In this penultimate episode,  we clean and reassemble the motor with new bearings, and fix the compound slides that UPS managed to break despite heroic efforts at packaging and protecting by the eBay seller.

Also features our first use of a sound effect. :)

Doc.

Part Five is Alive!

Comments

Thanks so much! From the size of the lathe, I would have guessed single phase 220v, not three phase. But a lot of plants have three phase readily available, so it makes sense. And frankly, I don't know enough about metallurgy to know the different coefficients of friction between materials. I'm learning a lot from your video, whether the lighting and sound are perfect or not. And I look forward every day to "The Whiteboard!"

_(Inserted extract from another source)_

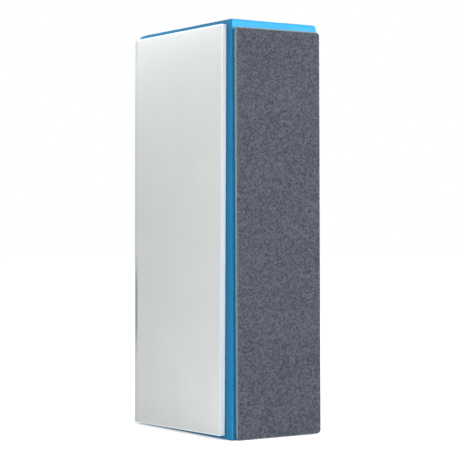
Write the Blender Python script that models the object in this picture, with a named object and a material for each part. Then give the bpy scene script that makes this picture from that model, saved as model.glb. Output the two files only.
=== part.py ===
"""Nail buffer block, standing on its end.

A blue closed-cell foam core carries three laminated sheets: a smooth shine sheet on its wide
front, a coarse abrasive strip on its narrow right side and a fine buffing sheet on its wide
back. The narrow left side stays bare foam, as the grip. Nothing on the block moves.

Metres, +Z up along the length. The front looks to -Y and the coarse strip to +X. The origin is
the bottom centre of the whole block's box.
"""

import math
from collections import namedtuple

import bmesh
import bpy
from mathutils import Matrix, Vector

MM = 0.001

# The whole block, over its laminates
LENGTH = 95 * MM
WIDTH = 42 * MM
DEPTH = 26 * MM

# Clearance under each layer of a laminate, where the real layers are bonded face to face
LAYER_GAP = 0.05 * MM

# Adhesive films stop short of the sheets that they hold
ADHESIVE_THICKNESS = 0.08 * MM
ADHESIVE_SET_BACK = 0.3 * MM
ADHESIVE_COLOR = (0.82, 0.80, 0.72)

# A layer of a laminate: its thickness, how far its outline stays inside the sheet's, its finish
Layer = namedtuple("Layer", "name thickness set_back color roughness")

# Each laminate, from the foam outwards
SHINE_LAYERS = [
    Layer("shine_adhesive", ADHESIVE_THICKNESS, ADHESIVE_SET_BACK, ADHESIVE_COLOR, 0.25),
    Layer("shine_cushion", 0.85 * MM, 0, (0.80, 0.84, 0.84), 0.75),
    Layer("shine_film", 0.12 * MM, 0, (0.78, 0.81, 0.80), 0.35),
]
COARSE_LAYERS = [
    Layer("coarse_adhesive", ADHESIVE_THICKNESS, ADHESIVE_SET_BACK, ADHESIVE_COLOR, 0.25),
    Layer("coarse_cushion", 0.50 * MM, 0, (0.40, 0.43, 0.45), 0.80),
    Layer("coarse_paper", 0.15 * MM, 0, (0.24, 0.25, 0.27), 0.85),
    Layer("coarse_grit", 0.17 * MM, 0, (0.11, 0.12, 0.14), 0.95),
]
FINE_LAYERS = [
    Layer("fine_adhesive", ADHESIVE_THICKNESS, ADHESIVE_SET_BACK, ADHESIVE_COLOR, 0.25),
    Layer("fine_cushion", 0.30 * MM, 0, (0.62, 0.64, 0.66), 0.80),
    Layer("fine_paper", 0.10 * MM, 0, (0.50, 0.52, 0.54), 0.85),
    Layer("fine_grit", 0.12 * MM, 0, (0.36, 0.39, 0.43), 0.90),
]


def stack_height(layers):
    """How far a laminate's outer face stands off the foam."""
    return sum(LAYER_GAP + layer.thickness for layer in layers)


# Foam core, between the laminates
CORE_LEFT = -WIDTH / 2
CORE_RIGHT = WIDTH / 2 - stack_height(COARSE_LAYERS)
CORE_FRONT = -DEPTH / 2 + stack_height(SHINE_LAYERS)
CORE_BACK = DEPTH / 2 - stack_height(FINE_LAYERS)
CORE_COLOR = (0.03, 0.25, 0.52)
CORE_ROUGHNESS = 0.6

# Rounding of the core's long edges
GRIP_EDGE_RADIUS = 0.5 * MM
FRONT_RIGHT_RADIUS = 0.3 * MM
BACK_RIGHT_RADIUS = 0.6 * MM

# Easing of the core's end edges: how far each runs along Z, and how far it draws the side in
END_EASE = (0.25 * MM, 0.25 * MM)
TOP_FRONT_EASE = (1.1 * MM, 0.85 * MM)
TOP_RIGHT_EASE = (1.9 * MM, 1.0 * MM)
TOP_LEFT_EASE = (0.8 * MM, 2.5 * MM)
EASE_STEPS = 6

# Shine and fine sheets: flush with the grip side, and short of the foam's other edges
SHEET_TOP_MARGIN = 1.2 * MM
SHEET_GRIP_TOP_RADIUS = 1.0 * MM
SHEET_CORNER_RADIUS = 0.2 * MM

# The shine sheet is cut a little out of square, at its bottom and right edges
SHINE_BOTTOM_MARGIN_LEFT = 0.35 * MM
SHINE_BOTTOM_MARGIN_RIGHT = 0.85 * MM
SHINE_RIGHT_MARGIN_TOP = 3.1 * MM
SHINE_RIGHT_MARGIN_BOTTOM = 3.8 * MM

FINE_BOTTOM_MARGIN = 0.5 * MM
FINE_RIGHT_MARGIN = 2.8 * MM

# The coarse strip sits low and towards the back, and is stuck on slightly askew. Its top edge
# rises a little towards the back, where the strip was cut out of square.
STRIP_WIDTH = 23.09 * MM
STRIP_OFFSET = 0.59 * MM
STRIP_TOP_MARGIN = 1.93 * MM
STRIP_TOP_RISE = 0.1 * MM
STRIP_BOTTOM_MARGIN = 0.12 * MM
STRIP_SKEW = math.radians(0.27)
STRIP_FRONT_RADIUS = 0.5 * MM
STRIP_BACK_RADIUS = 1.1 * MM

CORNER_STEPS = 6
SMOOTH_BELOW = math.radians(35)


def clear_scene():
    for item in list(bpy.data.objects):
        bpy.data.objects.remove(item, do_unlink=True)


def plain_material(name, color, roughness):
    material = bpy.data.materials.new(name)
    material.use_nodes = True
    shader = material.node_tree.nodes["Principled BSDF"]
    shader.inputs["Base Color"].default_value = (*color, 1.0)
    shader.inputs["Roughness"].default_value = roughness
    shader.inputs["Metallic"].default_value = 0.0
    return material


def finish_object(name, shape, color, roughness):
    """Turns a bmesh into a named object with its own material, its rounded edges smooth."""
    bmesh.ops.recalc_face_normals(shape, faces=shape.faces)
    mesh = bpy.data.meshes.new(name)
    shape.to_mesh(mesh)
    shape.free()
    mesh.materials.append(plain_material(name, color, roughness))
    mesh.shade_smooth()
    mesh.set_sharp_from_angle(angle=SMOOTH_BELOW)
    item = bpy.data.objects.new(name, mesh)
    bpy.context.collection.objects.link(item)
    return item


def rounded_outline(corners):
    """Anticlockwise outline through corners given as (across, up, radius), each with an arc."""
    points = [Vector((across, up)) for across, up, _ in corners]
    outline = []
    for index, (_, _, radius) in enumerate(corners):
        corner = points[index]
        to_last = (points[index - 1] - corner).normalized()
        to_next = (points[(index + 1) % len(points)] - corner).normalized()
        half_angle = to_last.angle(to_next) / 2
        start = corner + to_last * (radius / math.tan(half_angle))
        centre = corner + (to_last + to_next).normalized() * (radius / math.sin(half_angle))
        sweep = math.pi - 2 * half_angle
        for step in range(CORNER_STEPS + 1):
            turn = Matrix.Rotation(sweep * step / CORNER_STEPS, 2)
            outline.append(centre + turn @ (start - centre))
    return outline


def eased(distance, ease):
    """How far a side is drawn in at a distance from the end, along a quarter ellipse."""
    along, inward = ease
    if distance >= along:
        return 0.0
    share = (along - distance) / along
    return inward * (1 - math.sqrt(1 - share * share))


def core_levels():
    """Heights of the core's rings, closer together towards its eased ends."""
    rises = [math.sin(math.pi / 2 * step / EASE_STEPS) for step in range(EASE_STEPS + 1)]
    bottom = [END_EASE[0] * (1 - rise) for rise in reversed(rises)]
    top = [LENGTH - TOP_RIGHT_EASE[0] * (1 - rise) for rise in rises]
    return bottom + top


def core_ring(height):
    """The core's outline at one height."""
    below = eased(height, END_EASE)
    to_top = LENGTH - height
    left = CORE_LEFT + below + eased(to_top, TOP_LEFT_EASE)
    right = CORE_RIGHT - below - eased(to_top, TOP_RIGHT_EASE)
    front = CORE_FRONT + below + eased(to_top, TOP_FRONT_EASE)
    back = CORE_BACK - below - eased(to_top, END_EASE)
    return rounded_outline([
        (left, front, GRIP_EDGE_RADIUS),
        (right, front, FRONT_RIGHT_RADIUS),
        (right, back, BACK_RIGHT_RADIUS),
        (left, back, GRIP_EDGE_RADIUS),
    ])


def build_core():
    """The foam block, lofted through its rings and closed flat at both ends."""
    shape = bmesh.new()
    rings = []
    for height in core_levels():
        ring = [shape.verts.new((point.x, point.y, height)) for point in core_ring(height)]
        rings.append(ring)
    for lower, upper in zip(rings, rings[1:]):
        for index in range(len(lower)):
            last = index - 1
            shape.faces.new((lower[last], lower[index], upper[index], upper[last]))
    shape.faces.new(list(reversed(rings[0])))
    shape.faces.new(rings[-1])
    return finish_object("foam_core", shape, CORE_COLOR, CORE_ROUGHNESS)


def face_frame(name, location, turn, skew=0.0):
    """An empty on a side of the foam: its X runs across the side, its Y up, its Z outwards."""
    frame = bpy.data.objects.new(name, None)
    bpy.context.collection.objects.link(frame)
    upright = Matrix.Rotation(turn, 4, "Z") @ Matrix.Rotation(math.pi / 2, 4, "X")
    frame.matrix_world = Matrix.Translation(location) @ upright @ Matrix.Rotation(skew, 4, "Z")
    return frame


def inset_corners(corners, distance):
    """The same corners, moved towards the outline's middle along both directions."""
    middle_across = sum(across for across, _, _ in corners) / len(corners)
    middle_up = sum(up for _, up, _ in corners) / len(corners)
    return [
        (
            across - math.copysign(distance, across - middle_across),
            up - math.copysign(distance, up - middle_up),
            radius,
        )
        for across, up, radius in corners
    ]


def build_layer(layer, corners, frame, height):
    """One flat layer of a laminate, its inner face at a height above the foam."""
    shape = bmesh.new()
    outline = rounded_outline(inset_corners(corners, layer.set_back))
    inner = shape.faces.new([shape.verts.new((point.x, point.y, 0)) for point in outline])
    extruded = bmesh.ops.extrude_face_region(shape, geom=[inner], use_keep_orig=True)
    outer = [part for part in extruded["geom"] if isinstance(part, bmesh.types.BMVert)]
    bmesh.ops.translate(shape, verts=outer, vec=(0, 0, layer.thickness))
    item = finish_object(layer.name, shape, layer.color, layer.roughness)
    item.parent = frame
    item.location = (0, 0, height)
    return item


def build_laminate(layers, corners, frame):
    height = 0.0
    for layer in layers:
        height += LAYER_GAP
        build_layer(layer, corners, frame, height)
        height += layer.thickness


def build_shine_side():
    """The smooth sheet on the wide front: flush with the grip side, short of the right edge."""
    frame = face_frame("shine_side", (0, CORE_FRONT, 0), 0.0)
    top = LENGTH - SHEET_TOP_MARGIN
    bottom_right = WIDTH / 2 - SHINE_RIGHT_MARGIN_BOTTOM
    corners = [
        (CORE_LEFT, SHINE_BOTTOM_MARGIN_LEFT, SHEET_CORNER_RADIUS),
        (bottom_right, SHINE_BOTTOM_MARGIN_RIGHT, SHEET_CORNER_RADIUS),
        (WIDTH / 2 - SHINE_RIGHT_MARGIN_TOP, top, SHEET_CORNER_RADIUS),
        (CORE_LEFT, top, SHEET_GRIP_TOP_RADIUS),
    ]
    build_laminate(SHINE_LAYERS, corners, frame)


def build_coarse_side():
    """The abrasive strip on the narrow right side, turned slightly about its own middle."""
    strip_height = LENGTH - STRIP_TOP_MARGIN - STRIP_BOTTOM_MARGIN
    middle = STRIP_BOTTOM_MARGIN + strip_height / 2
    frame = face_frame("coarse_side", (CORE_RIGHT, STRIP_OFFSET, middle), math.pi / 2, STRIP_SKEW)
    corners = [
        (-STRIP_WIDTH / 2, -strip_height / 2, STRIP_FRONT_RADIUS),
        (STRIP_WIDTH / 2, -strip_height / 2, STRIP_BACK_RADIUS),
        (STRIP_WIDTH / 2, (strip_height + STRIP_TOP_RISE) / 2, STRIP_BACK_RADIUS),
        (-STRIP_WIDTH / 2, (strip_height - STRIP_TOP_RISE) / 2, STRIP_FRONT_RADIUS),
    ]
    build_laminate(COARSE_LAYERS, corners, frame)


def build_fine_side():
    """The buffing sheet on the wide back, whose across direction runs towards -X."""
    frame = face_frame("fine_side", (0, CORE_BACK, 0), math.pi)
    left = -WIDTH / 2 + FINE_RIGHT_MARGIN
    right = -CORE_LEFT
    top = LENGTH - SHEET_TOP_MARGIN
    corners = [
        (left, FINE_BOTTOM_MARGIN, SHEET_CORNER_RADIUS),
        (right, FINE_BOTTOM_MARGIN, SHEET_CORNER_RADIUS),
        (right, top, SHEET_GRIP_TOP_RADIUS),
        (left, top, SHEET_CORNER_RADIUS),
    ]
    build_laminate(FINE_LAYERS, corners, frame)


def main():
    clear_scene()
    build_core()
    build_shine_side()
    build_coarse_side()
    build_fine_side()


main()
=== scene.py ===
"""Looks of a nail buffer block: blue foam, a satin shine sheet, a coarse strip and a fine sheet.

Lengths are metres, +Z up. Every place is worked out from the frame's own nodes and boxes.
"""

import math
from collections import namedtuple

import bpy
import numpy as np
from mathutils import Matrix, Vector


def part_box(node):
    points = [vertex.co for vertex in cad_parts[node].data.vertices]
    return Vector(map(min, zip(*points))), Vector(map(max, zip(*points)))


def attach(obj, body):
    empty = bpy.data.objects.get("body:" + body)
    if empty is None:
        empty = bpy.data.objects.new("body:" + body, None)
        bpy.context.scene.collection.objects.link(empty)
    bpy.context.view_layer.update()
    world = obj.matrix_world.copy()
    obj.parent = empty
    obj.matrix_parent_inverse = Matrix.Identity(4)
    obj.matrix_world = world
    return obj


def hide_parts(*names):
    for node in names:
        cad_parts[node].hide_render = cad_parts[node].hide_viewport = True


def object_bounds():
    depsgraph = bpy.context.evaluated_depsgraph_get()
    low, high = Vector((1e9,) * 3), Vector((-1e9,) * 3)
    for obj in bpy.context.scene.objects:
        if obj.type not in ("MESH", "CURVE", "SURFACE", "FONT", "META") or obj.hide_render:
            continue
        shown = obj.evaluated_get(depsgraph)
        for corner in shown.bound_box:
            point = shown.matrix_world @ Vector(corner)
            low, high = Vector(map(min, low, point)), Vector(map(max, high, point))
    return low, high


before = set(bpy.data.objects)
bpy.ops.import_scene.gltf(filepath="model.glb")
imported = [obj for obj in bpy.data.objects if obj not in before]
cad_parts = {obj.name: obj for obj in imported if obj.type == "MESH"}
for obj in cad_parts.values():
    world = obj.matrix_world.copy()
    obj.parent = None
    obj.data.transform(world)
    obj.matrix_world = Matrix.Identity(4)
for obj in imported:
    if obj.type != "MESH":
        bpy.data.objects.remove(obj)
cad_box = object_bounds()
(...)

In this case, the aluminum was easiest to work. :) I'll likely be replacing both tapered bars with steel before too long, but I'll likely keep the non-marring aluminum plugs. Better coefficient of friction between aluminum and steel, than steel-on-steel or brass-on-steel, etc.

Doc Nickel

Because I was switching from "wall power" 3-phase, to 'generated' 3-phase from a VFD. The solenoid for the brake operates by a sort of shunt between two windings, and the digital VFD tends to not like that. I have to admit I don't know what "doesn't like" means- damage? Doesn't operate correctly?- but I'd heard that from enough sources that I figured the easiest route was to disable it. It is, however, disabled in such a way it'd be easily put back into use if necessary.

Doc Nickel

2.) Why an aluminum, rather than steel or other material plug? Thanks in advance.

1.) Why did you eliminate the magnetic brake?

Two dumb questions from a non-machinist:

I always watch your videos with interest, and it is worth especially noting this sound effect, it sounds good.